[TASK DETAILS]: Every line of the data must be copied exactly.

[RAW DATA]:

>> START

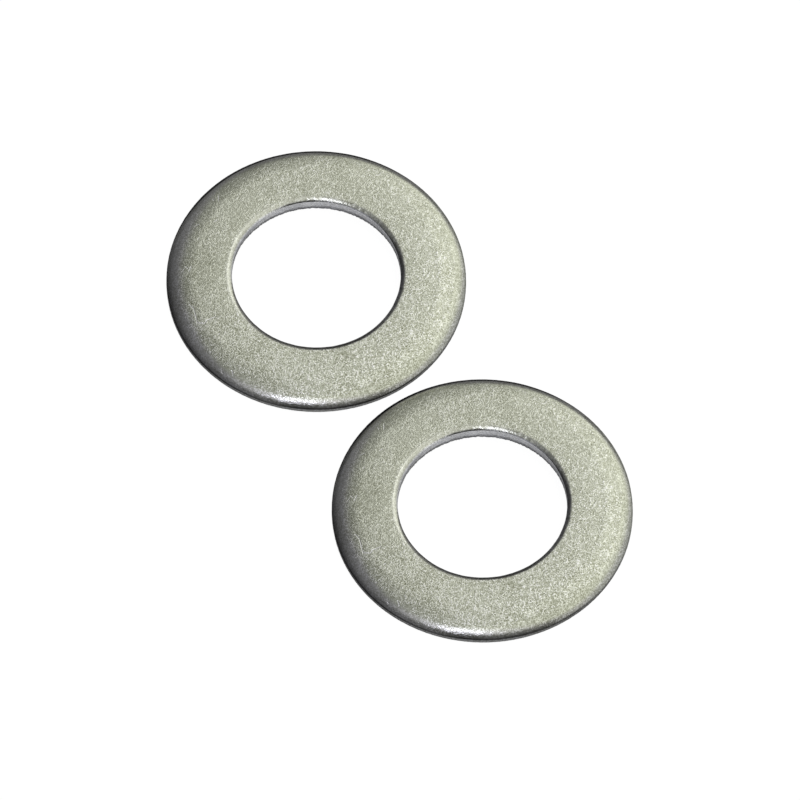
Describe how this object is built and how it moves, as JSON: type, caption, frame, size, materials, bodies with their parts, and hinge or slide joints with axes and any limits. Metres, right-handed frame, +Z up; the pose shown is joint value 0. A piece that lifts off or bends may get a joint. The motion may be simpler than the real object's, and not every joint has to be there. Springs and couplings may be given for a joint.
{
  "type": "pair of flat washers",
  "caption": "Round flat washers punched from steel sheet, each with a plain centre bore, a rolled outer edge and flat faces that spread the load of a bolt or nut.",
  "frame": {"origin": "midway between the two bore axes, on the surface that both washers lie on", "axes": "+Z up, along both bore axes and out of the rolled top sides; +Y from the front washer's side towards the rear washer's; +X to the right, seen with +Y pointing away"},
  "size_m": [0.0398, 0.0476, 0.0016],
  "materials": {
    "zinc_plated_steel": "zinc plate over tumbled punched steel: a fine matte grain on the faces, smoother on the rolled edge and in the bore"
  },
  "bodies": {
    "root": {"rear_washer": "zinc_plated_steel", "front_washer": "zinc_plated_steel"}
  },
  "joints": []
}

>> END

[THE SOLUTION]:
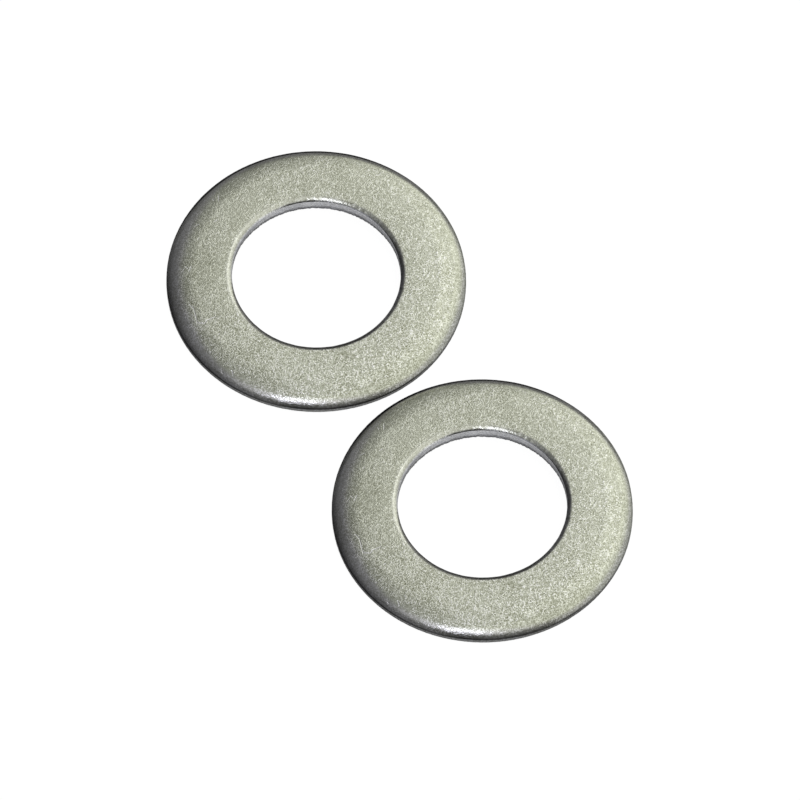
Describe how this object is built and how it moves, as JSON: type, caption, frame, size, materials, bodies with their parts, and hinge or slide joints with axes and any limits. Metres, right-handed frame, +Z up; the pose shown is joint value 0. A piece that lifts off or bends may get a joint. The motion may be simpler than the real object's, and not every joint has to be there. Springs and couplings may be given for a joint.
{
  "type": "pair of flat washers",
  "caption": "Round flat washers punched from steel sheet, each with a plain centre bore, a rolled outer edge and flat faces that spread the load of a bolt or nut.",
  "frame": {"origin": "midway between the two bore axes, on the surface that both washers lie on", "axes": "+Z up, along both bore axes and out of the rolled top sides; +Y from the front washer's side towards the rear washer's; +X to the right, seen with +Y pointing away"},
  "size_m": [0.0398, 0.0476, 0.0016],
  "materials": {
    "zinc_plated_steel": "zinc plate over tumbled punched steel: a fine matte grain on the faces, smoother on the rolled edge and in the bore"
  },
  "bodies": {
    "root": {"rear_washer": "zinc_plated_steel", "front_washer": "zinc_plated_steel"}
  },
  "joints": []
}